O Executivo parece perdido em campo, o Congresso se desmoraliza a cada sessão e o Judiciário “está virado num chapéu”, expressão popular corrente em Florianópolis, onde o povo pode explodir a qualquer momento (em novembro de 1979, alguém numa rua central gritou um desaforo ao presidente João Figueiredo, que visitava a cidade a pé em horário comercial; o general se incomodou e partiu para “tirar satisfação”, quase levando uns sopapos dos populares e transeuntes — o episódio rendeu até livro).
“A situação está de vaca não reconhecer bezerro”, disse certa vez, ainda nos soturnos anos 1970, o deputado gaúcho Nelson Marchezan, um dos civis mais queridos pela Ditadura Militar. Ele se referia à confusão política, ao tiroteio moral, à degradação dos debates, em síntese, àqueles tensos momentos rurais que precedem as tormentas, quando os bichos ficam  assustados e começam a se estranhar.
Para alguns, a tempestade já passou na forma do impeachment da presidenta Dilma Rousseff. Para outros, a posse do vice Michel Temer é que marca o começo de um processo temerário segundo o qual as melhorias obtidas recentemente pelos pobres serão varridas por um vendaval em favor de minorias historicamente privilegiadas. Um revertério inimaginável até alguns meses atrás.
Como diria o corajoso Dr. Streck, estamos agora diante da avacalhação da Justiça por ação de integrantes do próprio Judiciário. Juizes tomando partido, desembargadores truncando processos, ministros contrariando a letra da Constituição e deixando no ar a sensação de que “a lei, ora a lei” (frase atribuída a Getúlio Vargas), o que está valendo é a opinião dos magistrados, além da convicção dos procuradores e a interpretação policial.
Tudo isso rolando num meio privilegiado por salários no teto, benefícios em penca e mordomias em cascata difunde entre os cidadãos a sensação de que na crise vale tudo para garantir o lugar conquistado. Nesse contexto, o que faz quem não tem sequer lugar na fila?
Fala-se de reforma política, reforma tributária, reforma educacional, reforma agrária… Seria oportuno colocar na agenda, também, a reforma judiciária.
LEMBRETE DE OCASIÃO
O Estado Democrático de Direito está em risco. Exceção em cima de exceção. Tudo em nome de argumentos finalísticos. A moral predou o direito. E com apoio de grande parte da comunidade jurídica. Os juristas estão canabalizando o direito! Isso não vai terminar bem!
Dr. Lenio Streck, comentando sentença recente do juiz Sérgio Moro

2 comentários em “A avacalhação do Judiciário”

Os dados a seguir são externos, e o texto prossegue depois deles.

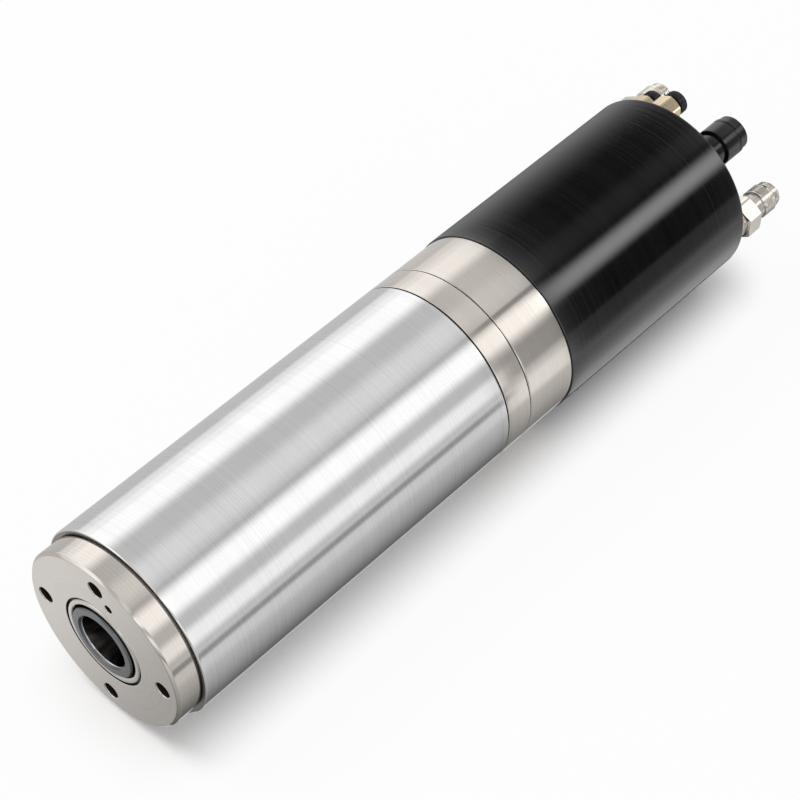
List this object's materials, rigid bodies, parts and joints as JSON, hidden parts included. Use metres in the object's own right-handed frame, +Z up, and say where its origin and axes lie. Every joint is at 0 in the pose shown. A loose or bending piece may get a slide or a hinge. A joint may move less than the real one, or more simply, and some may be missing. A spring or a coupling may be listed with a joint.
{
  "type": "motor spindle",
  "caption": "Round 80 mm water-cooled motor spindle with taper nose, pneumatic tool release and rear water, air and power ports.",
  "frame": {"origin": "centre of the nose flange's front face, on the spindle axis", "axes": "+X from the nose to the rear along the spindle axis, +Z up through one flange screw, lying on its side"},
  "size_m": [0.3481, 0.081, 0.081],
  "materials": {
    "housing_aluminium": "finely brushed round the tube, clear anodised",
    "nickel_plate": "satin nickel plating with faint turning marks",
    "black_anodised": "black anodised aluminium, brushed round the barrel",
    "ground_steel": "ground alloy steel",
    "bearing_steel": "lapped bearing steel",
    "screw_steel": "black oxide steel",
    "spring_steel": "blued spring steel",
    "brass": "machined brass, lightly plated",
    "nickel_brass": "nickel plated brass",
    "black_plastic": "moulded glass filled plastic",
    "connector_metal": "satin black plated zinc",
    "rubber": "nitrile rubber",
    "cage_resin": "fabric filled phenolic",
    "laminations": "stacked electrical steel",
    "copper": "varnished copper wire",
    "inner_aluminium": "machined aluminium"
  },
  "bodies": {
    "housing": {"front_flange": "nickel_plate", "flange_screws": "screw_steel", "nose_seal_ring": "nickel_plate", "front_bearing_housing": "ground_steel", "motor_housing": "housing_aluminium", "water_jacket": "inner_aluminium", "jacket_seals": "rubber", "stator_core": "laminations", "stator_windings": "copper", "front_outer_rings": "bearing_steel", "outer_ring_spacer": "ground_steel", "rear_bearing_housing": "nickel_plate", "rear_outer_rings": "bearing_steel", "preload_spring": "spring_steel", "cylinder_head": "nickel_plate", "head_screws": "screw_steel", "speed_sensor": "nickel_brass", "rear_cover": "black_anodised", "cylinder_divider": "inner_aluminium", "divider_clips": "spring_steel", "cylinder_seals": "rubber", "end_plate": "black_anodised", "tie_bolts": "screw_steel", "position_sensors": "nickel_brass", "water_fitting_bodies": "nickel_brass", "water_union_nuts": "nickel_brass", "water_washers": "rubber", "air_fitting_bodies": "brass", "connector_shell": "connector_metal", "connector_insert": "black_plastic"},
    "shaft": {"spindle_shaft": "ground_steel", "rotor_core": "laminations", "rotor_end_rings": "inner_aluminium", "front_inner_rings": "bearing_steel", "inner_ring_spacer": "ground_steel", "rear_inner_rings": "bearing_steel", "front_lock_nut": "screw_steel", "rear_lock_nut": "screw_steel", "pickup_ring": "ground_steel", "disc_springs": "spring_steel"},
    "front_ball_set": {"front_balls": "bearing_steel", "front_cages": "cage_resin"},
    "rear_ball_set": {"rear_balls": "bearing_steel", "rear_cages": "cage_resin"},
    "drawbar": {"drawbar": "ground_steel", "drawbar_nut": "ground_steel"},
    "jaw_1": {"gripper_jaw_1": "ground_steel"},
    "jaw_2": {"gripper_jaw_2": "ground_steel"},
    "jaw_3": {"gripper_jaw_3": "ground_steel"},
    "jaw_4": {"gripper_jaw_4": "ground_steel"},
    "piston": {"piston_rod": "ground_steel", "release_pistons": "inner_aluminium", "rod_sleeve": "ground_steel", "piston_nut": "screw_steel", "piston_seals": "rubber", "return_spring": "spring_steel"},
    "air_collar_1": {"air_release_collar_1": "black_plastic"},
    "air_collar_2": {"air_release_collar_2": "black_plastic"},
    "connector_ring": {"coupling_ring": "connector_metal"}
  },
  "joints": [
    {"name": "shaft_spin", "type": "hinge", "parent": "housing", "child": "shaft", "pos_m": [0.1, 0, 0], "axis": [1, 0, 0], "continuous": true},
    {"name": "front_cage_spin", "type": "hinge", "parent": "housing", "child": "front_ball_set", "pos_m": [0.028, 0, 0], "axis": [1, 0, 0], "continuous": true},
    {"name": "rear_cage_spin", "type": "hinge", "parent": "housing", "child": "rear_ball_set", "pos_m": [0.168, 0, 0], "axis": [1, 0, 0], "continuous": true},
    {"name": "piston_slide", "type": "slide", "parent": "housing", "child": "piston", "axis": [-1, 0, 0], "range_m": [0, 0.007], "stiffness_N_per_m": 3000, "deforming": ["return_spring"]},
    {"name": "drawbar_slide", "type": "slide", "parent": "shaft", "child": "drawbar", "axis": [-1, 0, 0], "range_m": [0, 0.006], "deforming": ["disc_springs"]},
    {"name": "jaw_1_open", "type": "hinge", "parent": "drawbar", "child": "jaw_1", "pos_m": [0.047, 0.00417, 0.00417], "axis": [0, 0.7071, -0.7071], "range_deg": [0, 4.5]},
    {"name": "jaw_2_open", "type": "hinge", "parent": "drawbar", "child": "jaw_2", "pos_m": [0.047, -0.00417, 0.00417], "axis": [0, 0.7071, 0.7071], "range_deg": [0, 4.5]},
    {"name": "jaw_3_open", "type": "hinge", "parent": "drawbar", "child": "jaw_3", "pos_m": [0.047, -0.00417, -0.00417], "axis": [0, -0.7071, 0.7071], "range_deg": [0, 4.5]},
    {"name": "jaw_4_open", "type": "hinge", "parent": "drawbar", "child": "jaw_4", "pos_m": [0.047, 0.00417, -0.00417], "axis": [0, -0.7071, -0.7071], "range_deg": [0, 4.5]},
    {"name": "air_collar_1_push", "type": "slide", "parent": "housing", "child": "air_collar_1", "axis": [-1, 0, 0], "range_m": [0, 0.0011], "stiffness_N_per_m": 900},
    {"name": "air_collar_2_push", "type": "slide", "parent": "housing", "child": "air_collar_2", "axis": [-1, 0, 0], "range_m": [0, 0.0011], "stiffness_N_per_m": 900},
    {"name": "connector_ring_turn", "type": "hinge", "parent": "housing", "child": "connector_ring", "pos_m": [0.325, -0.01643, 0.02629], "axis": [1, 0, 0], "continuous": true}
  ],
  "couplings": [
    {"joint": "front_cage_spin", "follows": "shaft_spin", "ratio": 0.415},
    {"joint": "rear_cage_spin", "follows": "shaft_spin", "ratio": 0.415},
    {"joint": "drawbar_slide", "follows": "piston_slide", "ratio": 0.85714},
    {"joint": "jaw_1_open", "follows": "piston_slide", "rad_per_m": 11.22},
    {"joint": "jaw_2_open", "follows": "piston_slide", "rad_per_m": 11.22},
    {"joint": "jaw_3_open", "follows": "piston_slide", "rad_per_m": 11.22},
    {"joint": "jaw_4_open", "follows": "piston_slide", "rad_per_m": 11.22}
  ]
}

  1. Avacalhação do Judiciário não pelo resultado favorável à condenação em segunda instância, porque esta decisão reflete um entendimento moderno, objetivo e razoável, pois os assassinos, bandidos e demais salafrários, que podiam bancar advogados trambiqueiros se escondia através da chicana jurídica para não expiarem as suas penas. Vejamos o caso emblemático do senador JADER BARBALHO, corrupto de carteirinha, que conseguiu que o seu processo no STF prescrevesse, e hoje tira onde grande vestal. Ora, a condenação em segunda instância não esgoto o direito de o indivíduo continuar a apelar, só que tem de apelar preso. A exegese constitucional tem que ser com mais elasticidade para alcançar os verdadeiros e pontenciais malfeitores.

  2. Avacalhação do Judiciário não pelo resultado favorável à condenação em segunda instância, porque esta decisão reflete um entendimento moderno, objetivo e razoável, pois os assassinos, bandidos e demais salafrários, que podiam bancar advogados trambiqueiros se escondia através da chicana jurídica para não expiarem as suas penas. Vejamos o caso emblemático do senador JADER BARBALHO, corrupto de carteirinha, que conseguiu que o seu processo no STF prescrevesse, e hoje tira onde grande vestal. Ora, a condenação em segunda instância não esgota o direito de o indivíduo continuar a apelar, só que tem de apelar preso. A exegese constitucional tem que ser com mais elasticidade para alcançar os verdadeiros e potenciais malfeitores.